Dec 26 kicked off an avalanche of financial woes for Union City renters – we need to act now to prevent the displacement of our community.
On Election Day, Measure WW in Union City, a utility users’ tax designed to ameliorate the city’s current financial issues, passed, while Proposition 15, which would have closed a corporate tax loophole in California and help cities pay for essential services, failed. Now in effect, the utility users’ tax may be one step forward to address budget shortfalls, but without reforming the larger disparity in our policies it falls short of addressing the immediate needs of our communities in crisis.

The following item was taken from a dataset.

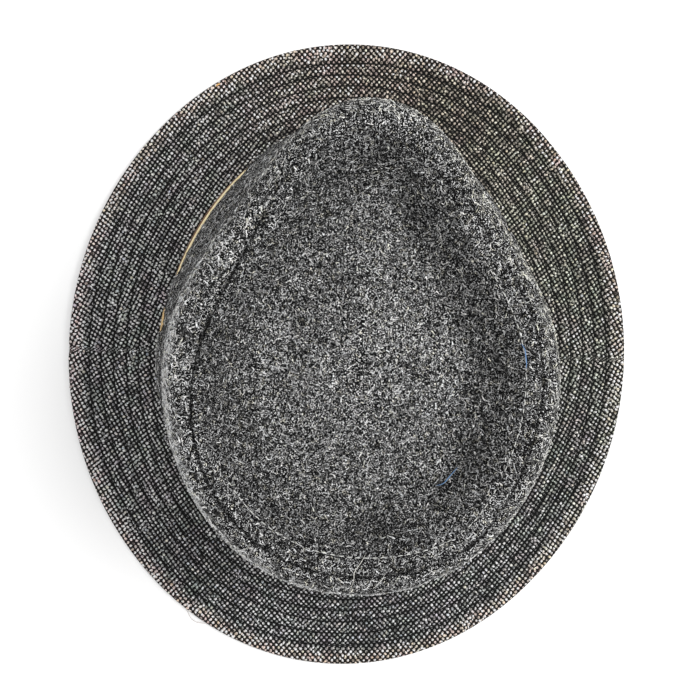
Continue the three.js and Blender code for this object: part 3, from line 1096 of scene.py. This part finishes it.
def makeBrimStitches():
    parts = []
    for row in range(brim["rows"]):
        length = 2 * np.pi * (brim["reach"] - rowInset(row, 90.0) + 0.5 * spine)
        count = int(length / stitching["pitch"])
        turn = (np.arange(count) + stitching["stagger"] * row) * 360 / count
        parts.append(sewnLine(rowPoint, turn, row))
    here, facing, along = np.concatenate(parts, 1)
    here = here + stitching["lift"] * facing
    piece = layBeads("brim_stitches", here, facing, along, stitching, darkThread)
    return keep(piece)


makeBrim()
makeFloats()
makeBrimStitches()
print("brim made and sewn")


# the crown

seamLook = {
    "depth": 1.3,  # how deep the cloth turns down at the tip seam
    "width": 0.55,
    "hidden": [(88, 42, 0.8)],  # under the nap in front: turn, spread, share
    "shallow": [(10, 60, 0.35)],
    "uneven": 0.20,
    "dark": 0.95,  # how far the pale fibres are missing in it
    "darkAt": (0.15, 0.6),  # past the seam, and over this spread
    "bare": (1.25, 1.15),  # width without hairs on the side and on the tip
}


def seamShare(turn):
    # how well the tip seam shows, from 0 to 1
    shown = 1 - humpsAt(turn, seamLook["hidden"])
    uneven = seamLook["uneven"] * sine(9 * turn) * sine(23 * turn + 40)
    return shown * (1 - seamLook["uneven"] + uneven) * (1 - humpsAt(turn, seamLook["shallow"]))


def seamDip(turn, distance):
    # how far the cloth turns down at a distance from the tip seam
    return seamLook["depth"] * seamShare(turn) * hump(distance, seamLook["width"])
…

Our organization, Filipino Advocates for Justice, has been active in Union City since the 1980s where we have witnessed periods of disinvestment of community services and its impacts. We are familiar with the budget deficit Measure WW was intended to address locally. We heard the need over and over again when FAJ spent seven weeks talking to over 7,000 local voters who supported tax fairness policies like Prop 15 and texting over 11,000 voters during the election season. Union City is exactly the type of city that would have benefitted from Prop 15. Other Bay Area cities like Berkeley, Oakland, and even Alameda County itself recognized this and all endorsed Prop 15.
Closing the corporate tax loophole would have generated funds to address underfunded schools, crumbling roads, housing scarcity, lack of healthcare, and lack of a safety net. Corporations and the real estate industry continue to receive tax breaks while working families carry an increasingly large burden of the resulting divestment from city services.
This tax may seem like a godsend in the face of Prop 15’s defeat, but it doesn’t help the extremely difficult situation 2021 has now presented for Union City renters. The utility users’ tax will be an added expense for renters during a dangerous timeline. We are in the middle of a pandemic with no end in sight. Renters have all struggled economically one way or another throughout the past year. We can only expect last month’s updated statewide shelter-in-place order to result in both continued income loss and the depression of our local economy. And if you’re navigating this pandemic as a working student, well – now what?
Cost-burdened tenants do not just have evictions to worry about; students and families can easily be displaced by rent increases that they simply cannot afford right now. At present, there is no guarantee our rents won’t go up in the coming months. As organizers working with tenants every day (many of them California State University, East Bay students), we know this persists as one of renters’ biggest concerns. Unemployment benefits ended on Dec 26, rent was due on Jan 1, and California’s eviction moratorium (a temporary solution at best) sunsets on Feb 1. Last month’s federal stimulus package may help us pay our bills, but will it pay our rent increases? Union City needs to act now in order to prevent a disaster.
Renters struggle enough to make rent. Renters will continue to struggle in order to make rent in the months ahead. Passing rent control is a critical way to ensure our immediate needs and protect our community.